Not every world that Jason and Amanda visit is this fruitful, though. Episode 5 of Dark Matter is structured almost like an anthology, with the two of them trying different doors and stepping into different versions of their lives; one ravaged by a plague where Daniela is dying, another where Daniela and Charlie are actively hostile to Jason, a convict in that universe. It’s a terrifying thought exercise and you can see how it’d be nightmarish for Jason, but there’s something about how the show presents them in a whistlestop tour format that lessens the overall impact.
Meanwhile, Jason2 continues to be wildly uninteresting, which is annoying since his half of the story should be the most riveting. He can use the Box to nip between worlds on a whim, like a reality-hopping supervillain, but he’s such a charisma trap that it’s hard to care about anything that he’s doing.
For what it’s worth, his latest plan is to seal up the box in Jason’s world so that Jason and Amanda cannot return to it.

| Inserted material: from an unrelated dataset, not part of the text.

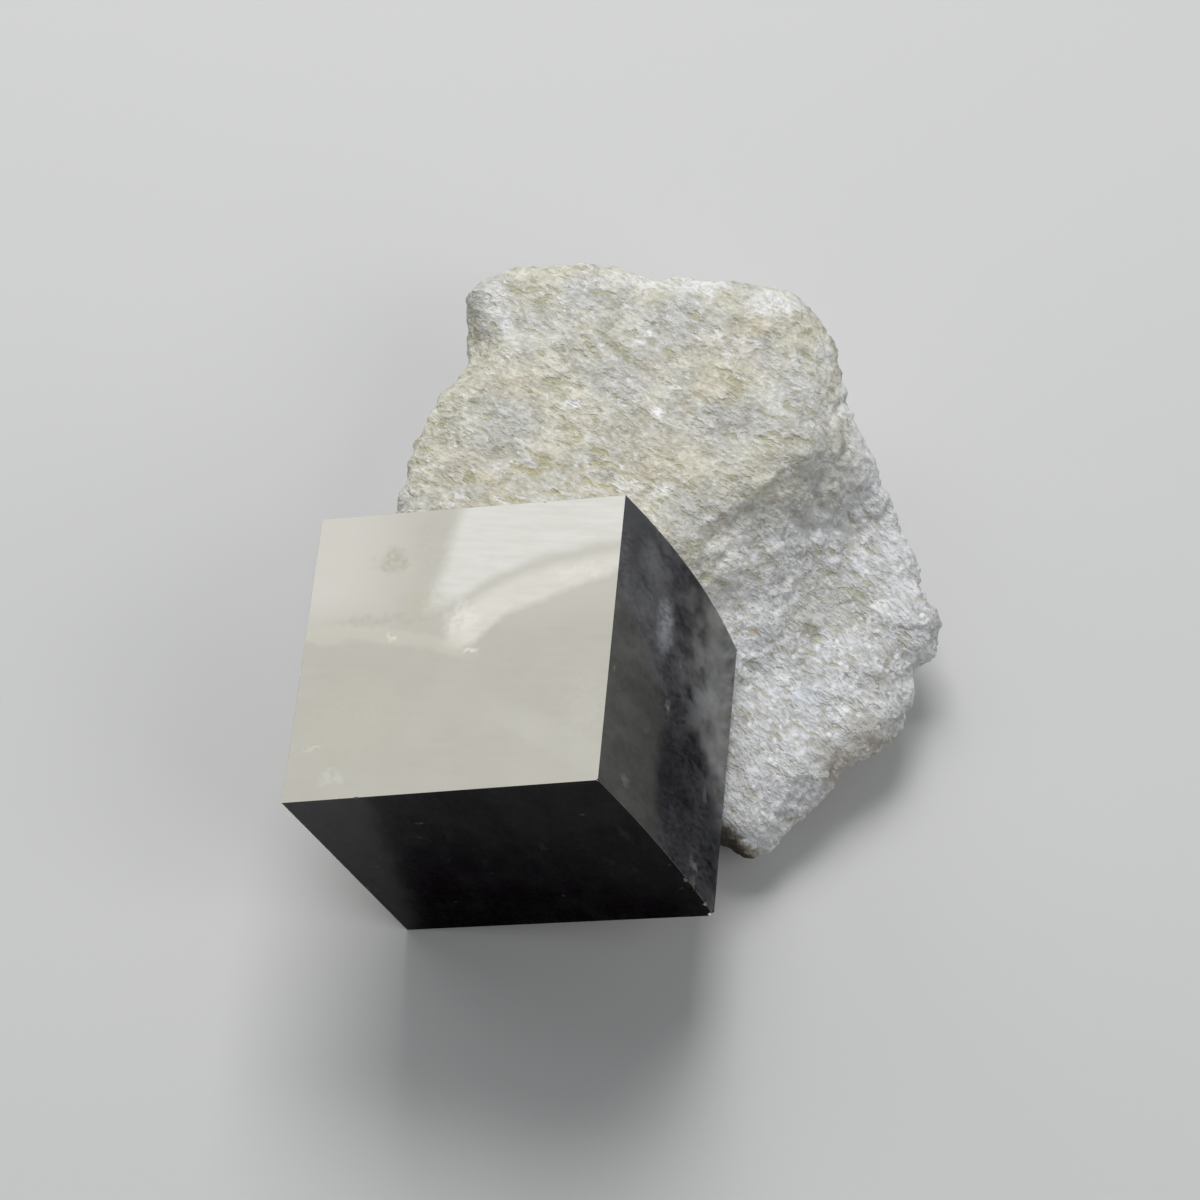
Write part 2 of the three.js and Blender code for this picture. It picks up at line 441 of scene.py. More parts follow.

He comes to this conclusion after nipping back to his own world and realizing that his alternate self and his ex are on the hunt for Jason’s home.
This makes sense as the next thing he’d do, but the big issue is that stealing Jason’s family was the primary motivator for everything Jason2 has done thus far, but he seems pretty uninterested in Daniela and Charlie. He tries now and again, but it’s so blatantly obvious that he’s not their Jason that it seems unfathomable he’ll be able to get anywhere with his plan.
But you never know. Either way, for a show with such a dynamite premise, Dark Matter continues to be woefully uninteresting on almost every level that counts, and it seems unlikely at this stage that it’ll turn things around.